Cranwell was first elected to the Virginia House of Delegates in 1972, sharing the multi-member 8th district (Craig and Roanoke Counties and the city of Salem) with Republican Raymond Robrecht. In 1982, after redistricting, he shared the same district, now numbered the 7th, with another Republican, G. Steven Agee. A second redistricting converted the House entirely to single-member districts in 1983. He won election in the new 14th district, made up of pieces of Craig, Roanoke and Bedford Counties. He stayed in the 14th until his retirement from the House in 2001.

Cranwell served as chair of the Militia and Police committee 1978-1987, then took over the chairmanship of the Finance committee.
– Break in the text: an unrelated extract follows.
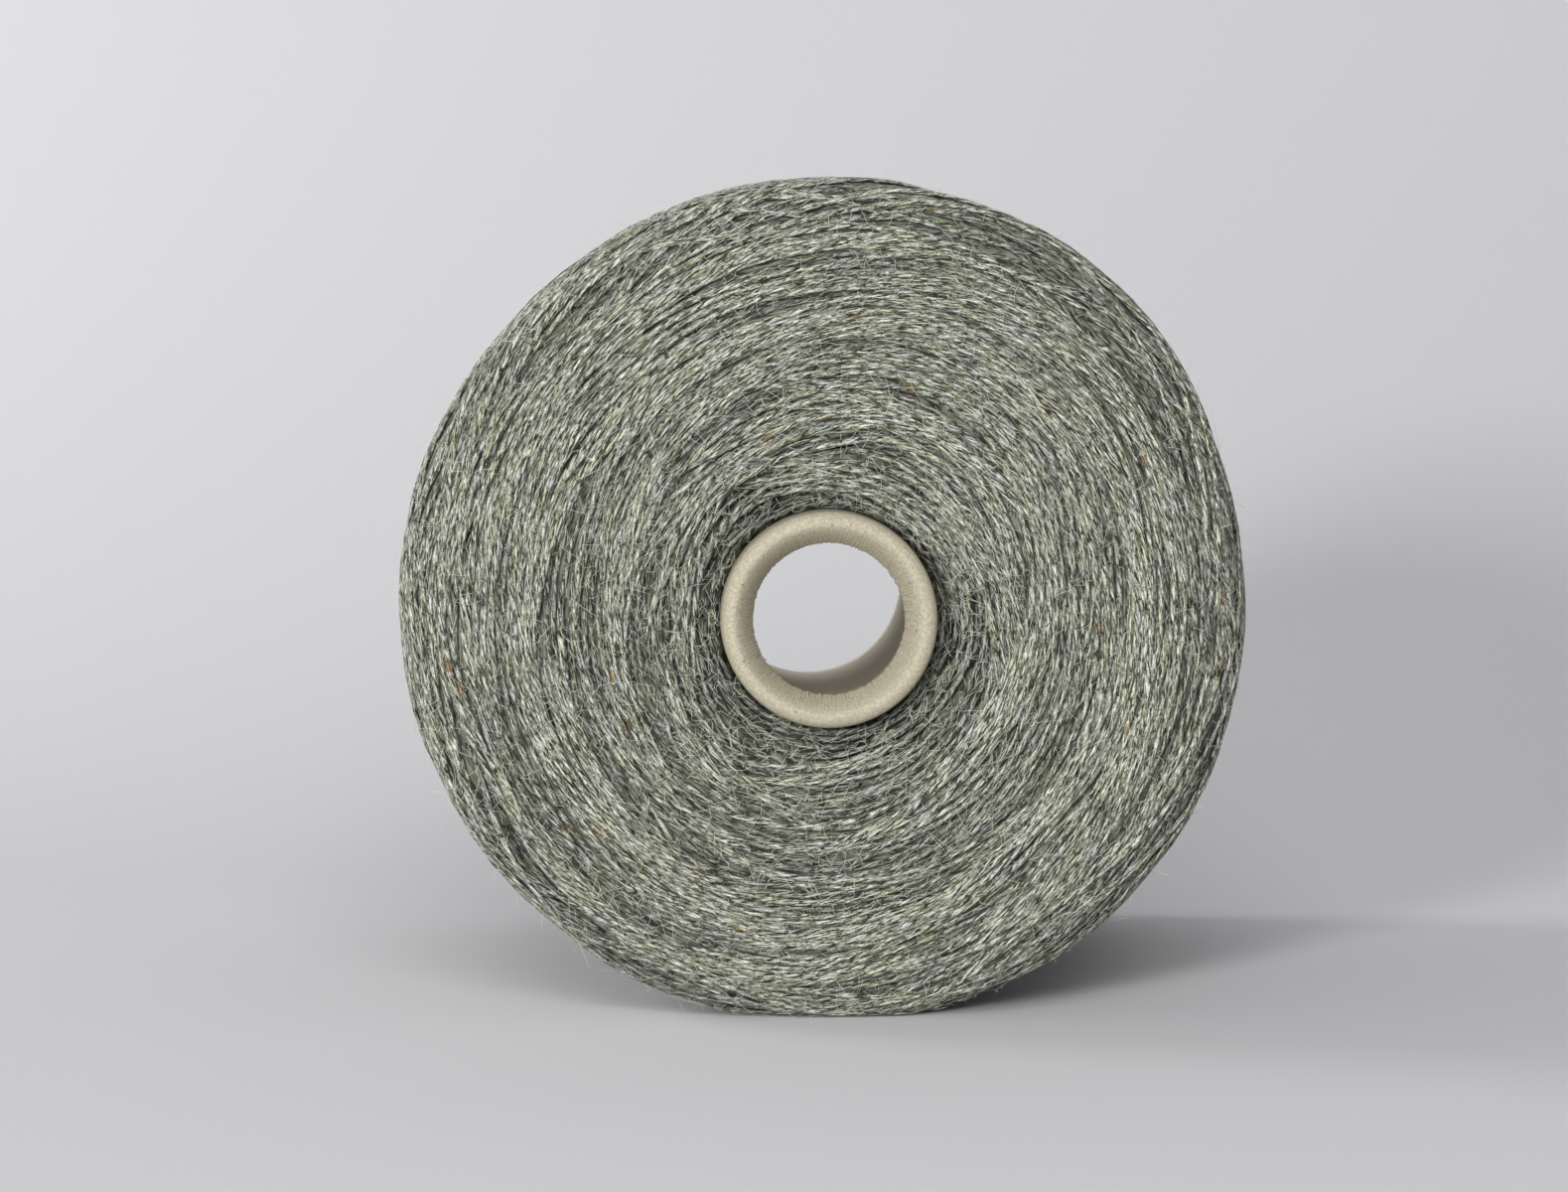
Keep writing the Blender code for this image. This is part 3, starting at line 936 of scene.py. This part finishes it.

In September 1991, Speaker A. L. Philpott, a terminal cancer patient, retired. Cranwell lost to Tom Moss of Norfolk for the Democratic Caucus nomination to succeed Philpott. Moss then became Speaker, and Cranwell became Majority leader.

Republicans gained parity with Democrats in the House after the 1997 elections, part of a Republican sweep driven by gubernatorial candidate Jim Gilmore's campaign promise to eliminate the personal property tax on automobiles. While the Democrats retained nominal majority caucus status and Moss remained Speaker, committee chairs were shared between the two parties, and Republican Harry Parrish became Finance co-chair with Cranwell. The committee sharing relationship continued for two years after Republicans took majority control in 2000. Moss conceded the Minority leader position to Cranwell.

The Republicans had complete control of the redistricting process in 2001, and dismantled Cranwell's district. Portions of his district were split among three Republican-held districts. Cranwell retired to focus on his law practice.

Cranwell was elected as state Democratic party chair on June 18, 2005.